Se os valores tivessem sido entregues a um doleiro aqui para que fizesse a transferência no exterior, seria lavagem. Mas não foi o que ocorreu no exemplo citado.
Os valores recebidos em espécie não foram usados na operação internacional.
O exemplo bem mostra como é fundamental o nexo causal entre o ato que se quer chamar de lavagem e o efetivo produto do crime antecedente.
Para Godinho, “é indispensável demonstrar tal efectiva proveniência [do produto do crime antecedente], não bastando apurar que o agente manipulou bens cuja origem lícita não resulta clara”[1].
O festejado autor argentino Raúl Cervini é taxativo também a esse respeito:
“El vínculo entre el bien que se pretende legitimar y el delito prévio ES ESENCIAL PARA LA CONFIGURACIÓN DEL LAVADO” (CERVINI, Raúl et alli.

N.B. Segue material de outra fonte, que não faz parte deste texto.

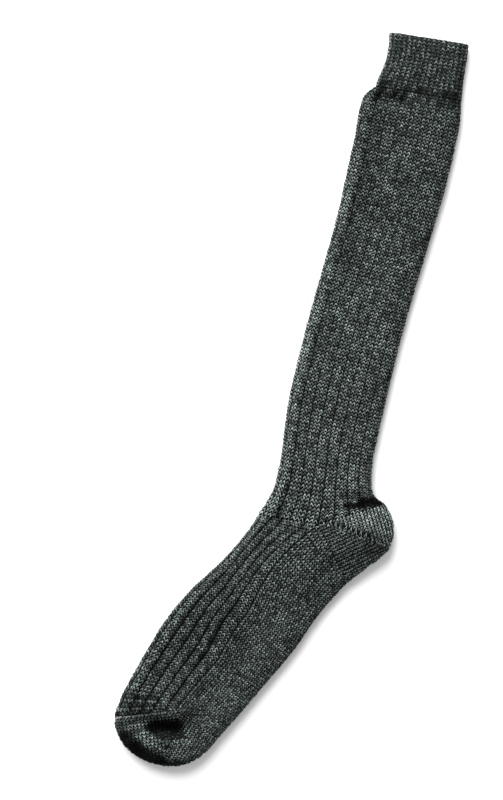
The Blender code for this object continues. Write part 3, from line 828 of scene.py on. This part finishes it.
def stitch_tree():
    """A loop of two tapered legs, set on every point of a stitch bed."""
    tree = bpy.data.node_groups.new("knitted_stitches", "GeometryNodeTree")
    tree.interface.new_socket("Bed", in_out="INPUT", socket_type="NodeSocketGeometry")
    group_input(tree, "Yarn radius", "NodeSocketFloat", YARN)
    group_input(tree, "Loop width", "NodeSocketFloat", LOOP_WIDTH)
    group_input(tree, "Loop height", "NodeSocketFloat", LOOP_HEIGHT)
    group_input(tree, "Narrow end", "NodeSocketFloat", 0.05)
    group_input(tree, "Wide end", "NodeSocketFloat", 0.48)
    group_input(tree, "Tail", "NodeSocketFloat", 0.60)
    group_input(tree, "Arch", "NodeSocketFloat", 0.0007)
    group_input(tree, "Wobble", "NodeSocketFloat", 0.24)
    group_input(tree, "Seed", "NodeSocketInt", SEED)
    tree.interface.new_socket("Wool", in_out="INPUT", socket_type="NodeSocketMaterial")
    tree.interface.new_socket("Stitches", in_out="OUTPUT", socket_type="NodeSocketGeometry")
    sizes = tree.nodes.new("NodeGroupInput").outputs
    width, height = sizes["Loop width"], sizes["Loop height"]
    heights = [math_node(tree, "MULTIPLY", height, part) for part in (-0.36, -0.05, 0.34)]
    heights.append(math_node(tree, "MULTIPLY", height, sizes["Tail"]))
    lifts = [math_node(tree, "MULTIPLY", sizes["Arch"], part) for part in (-0.10, 0.31, 1.20, -0.90)]
    join = tree.nodes.new("GeometryNodeJoinGeometry")
    for side in (-1.0, 1.0):
        leg = tree.nodes.new("GeometryNodeCurvePrimitiveBezierSegment")
        leg.mode = "POSITION"
        leg.inputs["Resolution"].default_value = 3
        narrow = math_node(tree, "MULTIPLY", math_node(tree, "MULTIPLY", width, sizes["Narrow end"]), side)
        wide = math_node(tree, "MULTIPLY", math_node(tree, "MULTIPLY", width, sizes["Wide end"]), side)
        across = (wide, math_node(tree, "MULTIPLY", wide, 0.64),
                  math_node(tree, "MULTIPLY", narrow, -1.8), narrow)
        for spot, x, y, z in zip(("Start", "Start Handle", "End Handle", "End"), across, heights, lifts):
            link(tree, vector_of(tree, x, y, z), leg.inputs[spot])
        link(tree, leg.outputs[0], join.inputs[0])
    share = tree.nodes.new("GeometryNodeSplineParameter").outputs["Factor"]
    bulge = math_node(tree, "SINE", math_node(tree, "MULTIPLY", share, math.pi))
    radius = math_node(tree, "MULTIPLY", sizes["Yarn radius"],
                       math_node(tree, "ADD", 0.72, math_node(tree, "MULTIPLY", bulge, 0.28)))
    legs = store(tree, join.outputs[0], "yarn_run", share)
    circle = tree.nodes.new("GeometryNodeCurvePrimitiveCircle")
    circle.inputs["Resolution"].default_value = 5
    circle.inputs["Radius"].default_value = 1.0
    where = tree.nodes.new("GeometryNodeInputPosition").outputs[0]
    profile = store(tree, circle.outputs["Curve"], "yarn_round", where, "FLOAT_VECTOR")
    tubes = tree.nodes.new("GeometryNodeCurveToMesh")
    link(tree, legs, tubes.inputs["Curve"])
    link(tree, profile, tubes.inputs["Profile Curve"])
    link(tree, radius, tubes.inputs["Scale"])
    split = tree.nodes.new("ShaderNodeSeparateXYZ")
    link(tree, where, split.inputs[0])
    # Height in the loop, which the wool turns into painted shade and light
    lift = math_node(tree, "DIVIDE", split.outputs["Z"], sizes["Yarn radius"])
    loop = store(tree, tubes.outputs[0], "lift", lift)
    face = tree.nodes.new("FunctionNodeAxesToRotation")
    face.primary_axis = "Z"
    face.secondary_axis = "Y"
    link(tree, named(tree, "out", "FLOAT_VECTOR"), face.inputs["Primary Axis"])
    link(tree, named(tree, "along", "FLOAT_VECTOR"), face.inputs["Secondary Axis"])
    wobble = tree.nodes.new("FunctionNodeRandomValue")
    wobble.data_type = "FLOAT_VECTOR"
    link(tree, sizes["Seed"], wobble.inputs["Seed"])
    less = math_node(tree, "MULTIPLY", sizes["Wobble"], -1.0)
    link(tree, vector_of(tree, less, less, less), wobble.inputs["Min"])
    link(tree, vector_of(tree, sizes["Wobble"], sizes["Wobble"], sizes["Wobble"]), wobble.inputs["Max"])
    turned = tree.nodes.new("FunctionNodeRotateRotation")
    turned.rotation_space = "LOCAL"
    small = tree.nodes.new("FunctionNodeEulerToRotation")
    link(tree, wobble.outputs["Value"], small.inputs[0])
    link(tree, face.outputs[0], turned.inputs["Rotation"])
    link(tree, small.outputs[0], turned.inputs["Rotate By"])
    on_points = tree.nodes.new("GeometryNodeInstanceOnPoints")
    link(tree, sizes["Bed"], on_points.inputs["Points"])
    link(tree, loop, on_points.inputs["Instance"])
    link(tree, turned.outputs[0], on_points.inputs["Rotation"])
    link(tree, named(tree, "size", "FLOAT_VECTOR"), on_points.inputs["Scale"])
    real = tree.nodes.new("GeometryNodeRealizeInstances")
    link(tree, on_points.outputs[0], real.inputs["Geometry"])
    smooth = tree.nodes.new("GeometryNodeSetShadeSmooth")
    link(tree, real.outputs[0], smooth.inputs["Geometry"])
    finish = tree.nodes.new("GeometryNodeSetMaterial")
    link(tree, smooth.outputs[0], finish.inputs["Geometry"])
    link(tree, sizes["Wool"], finish.inputs["Material"])
    link(tree, finish.outputs[0], tree.nodes.new("NodeGroupOutput").inputs[0])
    return tree


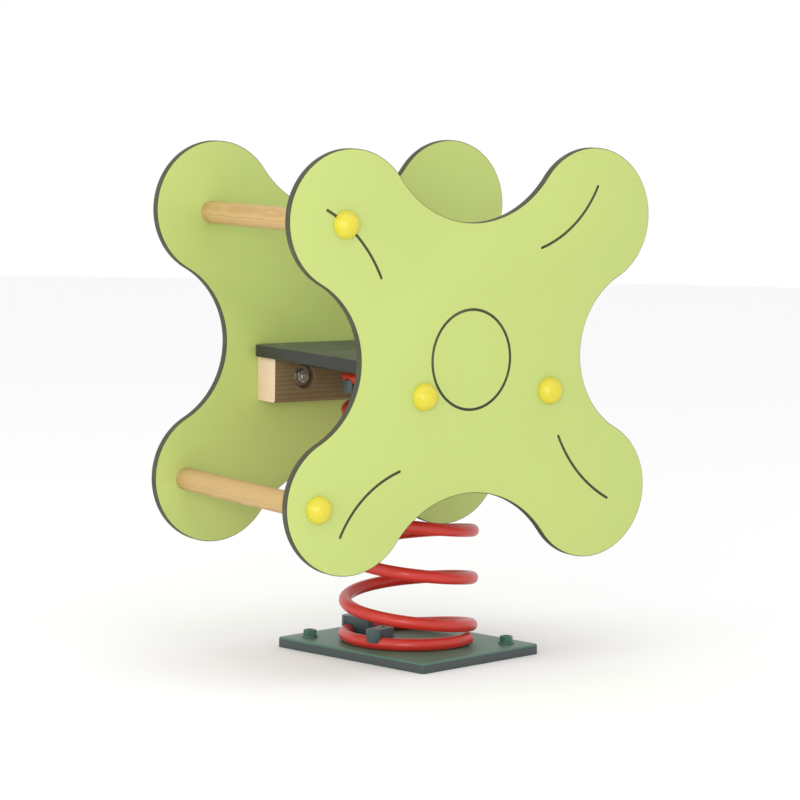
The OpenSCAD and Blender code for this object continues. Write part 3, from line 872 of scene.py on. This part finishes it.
def make_ground_plate(lower_clamps):
    blank = Blank()
    # Slot 1, on the rounded bottom edge and the upright side, takes the painted-shade copy of the plate
    # paint; the top and its bevel keep the lit green.
    slab(blank, PLATE_W, PLATE_D, PLATE_CORNER, PLATE_LOW.z, PLATE_HIGH.z, PLATE_BEVEL, 1 * MM,
         Matrix.Rotation(PLATE_TURN, 4, "Z"), slots=[1, 1, 1, 1, 0, 0, 0])
    plate = make_object("ground_plate", blank.mesh("ground_plate"), [PLATE_GREEN, PLATE_SIDE_SHADE])
    cutter = Blank()
    for place in anchor_places(0):
        turned(cutter, [(ANCHOR_HOLE / 2, -0.01), (ANCHOR_HOLE / 2, 0.05)], place)
    for place in lower_clamps:
        turned(cutter, [(BOLT_D / 2 + 0.1 * MM, -0.05), (BOLT_D / 2 + 0.1 * MM, 0.01)],
               place @ Matrix.Translation((-CLAMP_BOLT_BACK, 0, 0)))
    cut(plate, cutter)
    finish_piece(plate, "ground_frame", ["base_plate"])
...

El delito de blanqueo de capitales de origen delictivo. Cuestiones dogmáticas y político-criminales. Córdoba: Alveroni Ediciones, 2008, p. 38).
Para Gustavo Badaró, celebrado professor da Universidade de São Paulo, “no caso de produto indireto da infração antecedente, a relação de causalidade entre o produto ilícito apto a ser lavado e sua origem infracional é condição necessária”[2].
Sendo assim, a dificuldade de estabelecer relação de causalidade entre valores produto de crime e o ato que se quer inquinar de lavagem não permite condenação pelo crime acessório, sob pena de violação da cláusula do in dubio pro reo.
Por qualquer ângulo que se examine a questão, o precedente do STJ ora em comento definiu como lavagem de dinheiro hipótese que claramente não se enquadra nas figuras típicas da Lei 9.613/98, seja porque não se pode falar em lavagem da propina sem exaurimento (pagamento) da corrupção, seja porque os crimes praticados contra empresa estatal já são oficiais, não têm como ser lavados, representam no máximo benefício ilícito, distinção fundamental, que torna inapropriado cunhar o termo lavagem para designar a movimentação financeira feita com tais valores, introduzidos desde sempre, por essência, na economia formal, seja ainda porque não se pode falar em lavagem sem demonstração do nexo causal entre o bem que se pretende legitimar e a prática de crime prévio ou antecedente.